Der Orden, der geleitet wird von der "Magna Mater", welche als Person
nicht zu erkennen ist, hinter einer Maske sich verbirgt, dieser Orden
organisiert das alltägliche Leben, in dem die Historie streng verschlossen
gehalten wird und die Zukunft nicht angedacht werden soll. Doch Morituri, die
Ich-Erzählerin des Romans, selber Ordensschwester, ist anders. Da die
Ordenschwestern nicht durch das Hormon behandelt werden, erleben sie eine
"normale" körperliche Entwicklung der Reifung bis zum Alter hin und
einem natürlichem Tod. Eine Reifung, die auch Wünsche mit sich bringt. Vor
allem aber Wünsche nach echter Nähe, Liebe, Hingabe. Wünsche, denen Morituri
sich nicht verschließen kann und die sie heimlich lebt. Kräfte, die eigentlich
gezähmt sind und gezähmt bleiben sollen.
Kräfte aber, und das ist das eigentliche Thema des Romans, die sich letztlich
nicht zähmen lassen. Anhand der abenteuerlichen Geschichte der Ordensfrau
Morituri, die sich immer mehr und weiter von den inneren Haltungen einer
Ordensfrau entfernt, dekliniert E.W.Heine das "Menschsein" hindurch,
Zeigt eine zukünftige Welt der versuchten "reinen Vernunft", die doch
auf einer Lüge beruht, zeigt auf, wie Bedürfnisse in letzter Konsequenz immer
wieder eine verschlossene Tür einen Spaltbreit zumindest aufschieben werden.

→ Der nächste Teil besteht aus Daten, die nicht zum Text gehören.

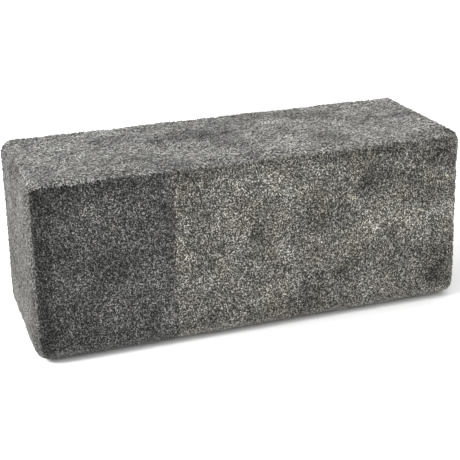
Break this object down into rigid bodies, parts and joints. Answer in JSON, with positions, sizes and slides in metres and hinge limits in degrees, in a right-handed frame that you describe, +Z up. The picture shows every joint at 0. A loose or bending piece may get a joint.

Eine Tür, die sich nie ganz schließen lassen wird. Im Buch ausgelöst durch
eine äußere Katastrophe eines Tsunami, ein treffendes Bild für eine sich
anstauende Welle der Emotion in einer Menschheit, die der Leidenschaft strikten
Einhalt zu gebieten versucht.
So verbleibt im Rahmen der Lektüre von Beginn an das Wissen, dass der Mensch
sich im alleinigen, kurzfristigem "Wollen" aus Leidenschaft heraus
zugrunde richten wird (die grundlegenden Probleme der Gegenwart benennt Heine
klar und präzise im Buch), das aber ein "Umschalten" von allem hinweg
auf nur die Ration und nur die Gegenwart den Mensch seines Menschseins beraubt
und ebenfalls zum scheitern verurteilt ist.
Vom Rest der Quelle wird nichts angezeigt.